Former head of Fantasy Studios and the Saul Zaentz Film Center in Berkeley, Calif., Roy Segal passed away on July 15, 2005, from complications of Lewy Body Dementia. Segal was involved in many aspects of our industry — from engineering hit records to overseeing construction of world-class facilities.
Segal got his start in 1949 as a member of Local 1212 IBEW, installing telecom systems for the United Nations in New York (including running the P.A. in the delegates' conference rooms). At night, he learned remote recording (which would help in Academy Awards telecasts later on) at clubs and stage shows. In 1958, he joined Columbia Records, working his way up to engineer in the ‘60s and sitting behind the desk on projects for Big Brother & The Holding Company, Sly & The Family Stone, Laura Nyro and many others.
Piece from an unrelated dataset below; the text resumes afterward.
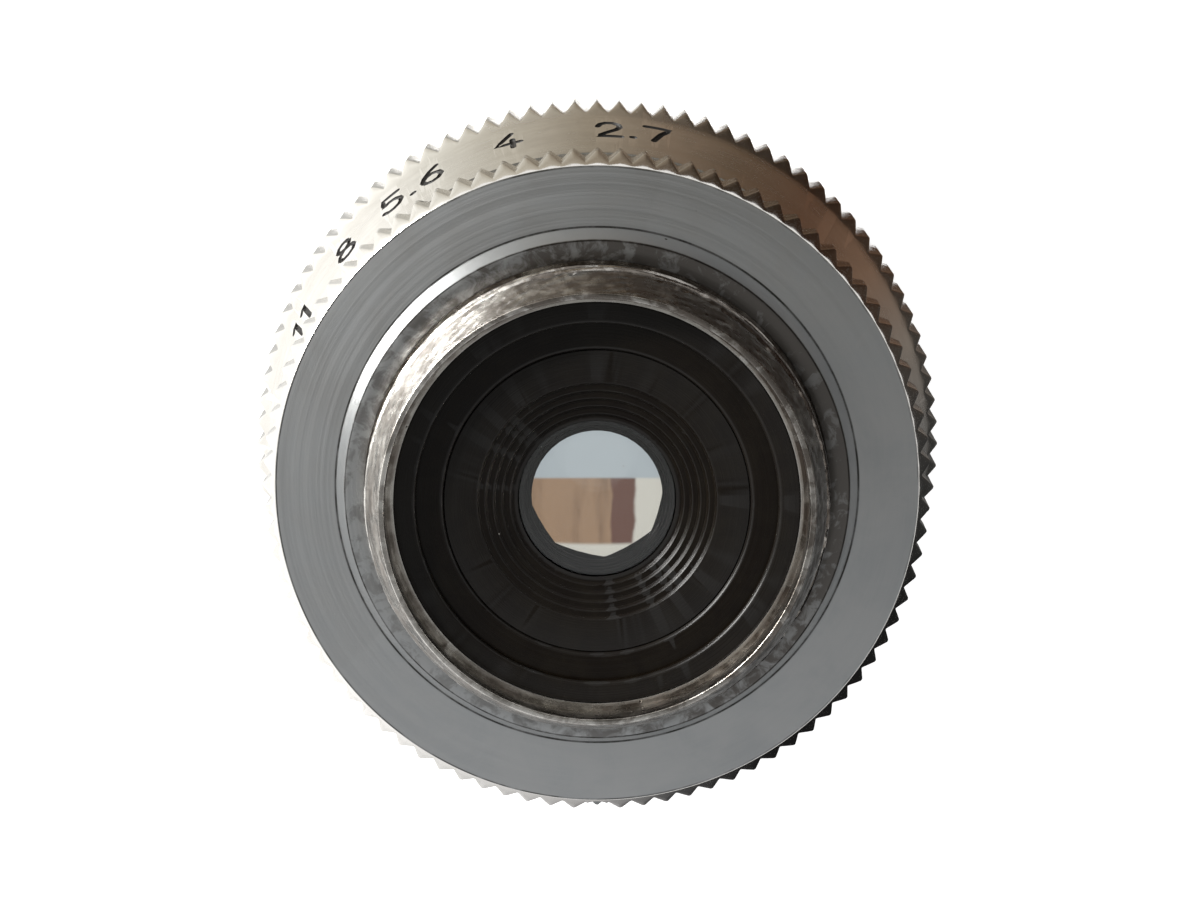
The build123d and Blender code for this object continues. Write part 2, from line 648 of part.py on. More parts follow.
# Rear retaining ring: stepped ribs lead down to the lens
retainer_top_z = flange_height + rear_retainer_above
ribs = []
for rib in range(rear_rib_count):
    rib_radius = rear_rib_top_radius - rib * rear_rib_width
    rib_z = retainer_top_z - rib * rear_rib_drop
    ribs.append((rib_radius, rib_z))
    ribs.append((rib_radius - rear_rib_slant, rib_z - rear_rib_drop))
rear_lip_radius = rear_rib_top_radius - rear_rib_count * rear_rib_width
rear_lip_z = rear_vertex_z - sag(rear_lip_radius, rear_lens_curvature) + lens_clearance
with BuildPart() as rear_retainer:
    turned(
        (rear_retainer_radius, rear_rim_z + lens_clearance),
        (rear_retainer_radius, retainer_top_z),
        *ribs,
        (rear_lip_radius, retainer_top_z - rear_rib_count * rear_rib_drop),
        (rear_lip_radius, rear_lip_z),
        (rear_lens_radius, rear_rim_z + lens_clearance),
    )
finish(rear_retainer.part, "rear_retainer")
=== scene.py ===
import bpy
import bmesh
import json
import random
from math import atan2, ceil, cos, degrees, exp, hypot, pi, radians, sin, sqrt
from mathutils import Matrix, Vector

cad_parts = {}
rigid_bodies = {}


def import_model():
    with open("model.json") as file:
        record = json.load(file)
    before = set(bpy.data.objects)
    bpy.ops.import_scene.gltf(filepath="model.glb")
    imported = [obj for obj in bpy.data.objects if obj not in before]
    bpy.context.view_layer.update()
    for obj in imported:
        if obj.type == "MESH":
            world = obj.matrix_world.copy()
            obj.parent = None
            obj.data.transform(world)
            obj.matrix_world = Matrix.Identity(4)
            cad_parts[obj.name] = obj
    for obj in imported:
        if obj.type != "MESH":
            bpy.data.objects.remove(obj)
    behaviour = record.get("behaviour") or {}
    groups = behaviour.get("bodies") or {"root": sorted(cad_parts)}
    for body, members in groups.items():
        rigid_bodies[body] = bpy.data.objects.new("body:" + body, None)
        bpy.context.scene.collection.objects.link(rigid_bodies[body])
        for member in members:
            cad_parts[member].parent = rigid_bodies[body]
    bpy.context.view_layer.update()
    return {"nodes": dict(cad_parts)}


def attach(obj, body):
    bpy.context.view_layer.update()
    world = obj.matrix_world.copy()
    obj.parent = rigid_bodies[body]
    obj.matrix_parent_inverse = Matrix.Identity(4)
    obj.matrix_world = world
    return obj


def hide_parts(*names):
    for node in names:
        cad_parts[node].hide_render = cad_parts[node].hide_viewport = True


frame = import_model()
random.seed(7)
mm = 0.001
print("frame loaded:", len(frame["nodes"]), "nodes")

# Mesh helpers


def newPiece(name, points, faces, sharpAngle=38, weighted=True):
    # points in mm, faces as index tuples
    mesh = bpy.data.meshes.new(name)
    mesh.from_pydata([(x * mm, y * mm, z * mm) for x, y, z in points], [], faces)
    piece = bpy.data.objects.new(name, mesh)
    bpy.context.scene.collection.objects.link(piece)
    cleanMesh(piece, sharpAngle)
    if weighted:
        weighNormals(piece)
    return piece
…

In 1970, he moved to San Francisco, where he helped Columbia head Clive Davis open a studio (which became the legendary Automatt); later came engineering credits for Poco, Redbone, Dr. Hook and the Grateful Dead. When the famed studio closed in 1977, Segal took time to “go independent,” but a fortuitous phone call from friend Bill Belmont in 1980 led Segal to managing Fantasy Studios, where he helped equip Studio D (Neve 8108, Trident Series 80). Then, he upgraded the acoustics in A, B and C. Two years later, Segal was running the company's film division and commenced Act III. In his first two years at this position, the Film Center walked home with two Best Sound Oscars: one for The Right Stuff (1983) and the other for Amadeus (1984).
In 2000, Segal retired and moved to Palm Desert, Calif., with his wife.